American Sensationalism and Cultural Representation in John Rollin Ridge's The Life and Adventures of Joaquin Murieta

My paper examines John Rollin Ridge's 1854 novel, The Life and Adventures of Joaquin Murieta, which was the first published novel written by a Native American author. The story details the life of the infamous, fictionalized Mexican-American bandit, Joaquin Murieta, as he travels through California during the Gold Rush and commits crimes. While the focal point of this story is Joaquin's trajectory as a civilian to a criminal, the people he interacts with provide the most context about the discriminatory social institutions that were in place during this time period. Unfortunately, although Ridge is the first Native American writer to have published a novel, rather than challenging many of the Anglo-American ideals, he aligns his work with the dominant perspectives that subjugated a wide range of social groups.

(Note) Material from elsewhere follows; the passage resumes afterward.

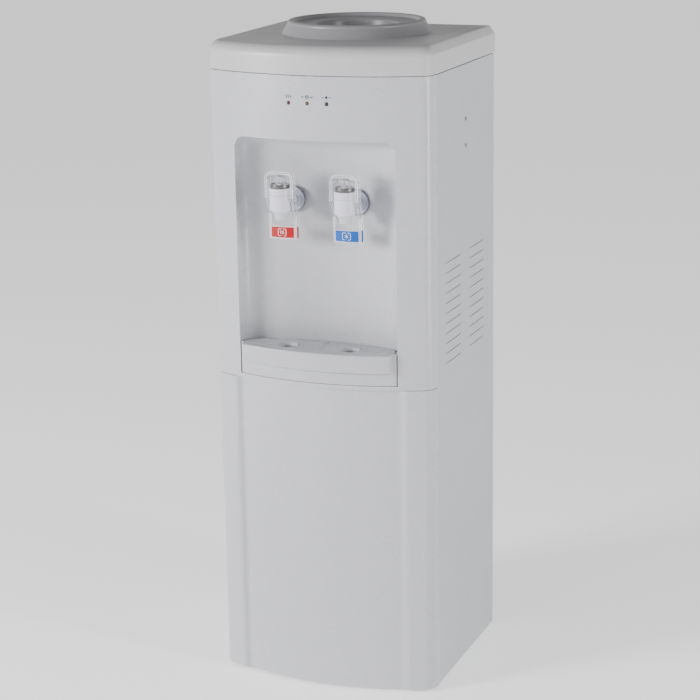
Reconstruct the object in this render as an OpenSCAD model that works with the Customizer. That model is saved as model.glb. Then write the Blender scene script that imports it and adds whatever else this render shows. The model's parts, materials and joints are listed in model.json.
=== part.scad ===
// Floor-standing top-loading hot and cold water dispenser.
// X runs to the object's right, Y to its back and Z up. The origin is on the
// floor, in the middle of the bounding box.

/* [Cabinet] */
// Width over the plastic front panels
body_w = 310; // [300:1:320]
// Front apex of the bowed front, measured from the origin
front_y = 144; // [140:1:148]
// Rear edge of the side panels, and front of the tray's grip band
back_y = 152; // [150:1:156]
// Height of the top cover's flat top
top_z = 871; // [860:1:880]
// Height of the joint between top cover and panels
cover_z = 834; // [828:1:838]
// Height of the joint between the two front panels
split_z = 425; // [420:1:427]
// Gap between the panels and the floor
floor_gap = 4; // [3:1:6]
// Radius of the bowed front in plan
bow_r = 345; // [340:5:360]
// Radius of the front corners in plan
corner_r = 20; // [18:1:22]
// Thickness of the moulded panels
wall = 3; // [2.5:0.5:3.5]
// Thickness of the sheet steel
sheet = 1; // [0.8:0.1:1.2]

/* [Dispensing bay] */
// Height of the bay's ceiling
bay_top_z = 751; // [745:1:755]
// Height of the bay's floor, under the drip tray
bay_floor_z = 431; // [430:1:433]
// Half width of the bay at its mouth
bay_mouth = 116; // [114:1:118]
// Half width of the bay at its back
bay_back = 104; // [100:1:106]
// Radius of the bay's curved back wall in plan
niche_r = 320; // [310:5:330]
// Deepest point of the back wall in front of the origin
niche_y = 84; // [82:1:86]
// Radius of the bay's upper corners
bay_corner = 18; // [15:1:20]

/* [Drip tray] */
// Height of the grille's top
tray_top_z = 474.5; // [472:0.5:476]
// Height of the lower edge of the grip band
band_z = 449; // [446:1:452]
// How far the grip band stands out
band_out = 8; // [7:0.5:8]
// Half length of the grip band
band_half = 108; // [104:1:110]
// Width of a grille slot
slot_w = 2; // [1.6:0.2:2.4]
// Distance from one grille slot to the next
slot_pitch = 4; // [3.6:0.2:5]

/* [Bottle collar] */
// Distance of the bottle's axis behind the origin
collar_y = 33; // [30:1:36]
// Radius of the collar's base
collar_r = 100; // [98:1:102]
// Height of the collar's lip
lip_z = 888; // [886:1:889]
// Radius of the throat at its mouth
throat_r = 54; // [52:1:55]
// Radius of the bottle neck's seat
neck_r = 31; // [30:0.5:33]

/* [Taps] */
// Distance of each tap from the middle
tap_x = 45; // [43:1:48]
// Distance of the tap's barrel in front of the origin
tap_y = 132.5; // [130:0.5:133]
// Radius of the barrel
barrel_r = 14.2; // [13.6:0.1:14.2]
// Height of the barrel's lower end
barrel_z = 656; // [654:1:658]
// Height of the inlet pipe's axis
inlet_z = 665; // [664:1:666]
// Height of the lever's pivot
pivot_z = 699; // [698:1:700]
// Half width of the lever
lever_half = 19.5; // [19:0.5:20]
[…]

Specifically, Ridge's portrayal of minority cultures and women aligns with white patriarchal standards that demonstrate his awareness of his audience and, potentially, the prejudices he also maintained. Because Ridge's Cherokee family was involved in a treaty scandal that initiated Indian removal through the Trail of Tears, his background also contributes to complex questions that speculate about this author's detachment from his Native identity. I therefore examine The Life and Adventures of Joaquin Murieta as a complex text that significantly initiates the category of published, Native American literature-though it is simultaneously problematic for its reliance on popular, sensationalist tropes that contribute to a narrative of marginalization and a conquering of minority characters in California. I also compare Ridge's novel to other interpretations of Joaquin Murietta folklore to explain how portrayals of Native Americans have been rewritten and reproduced in these stories.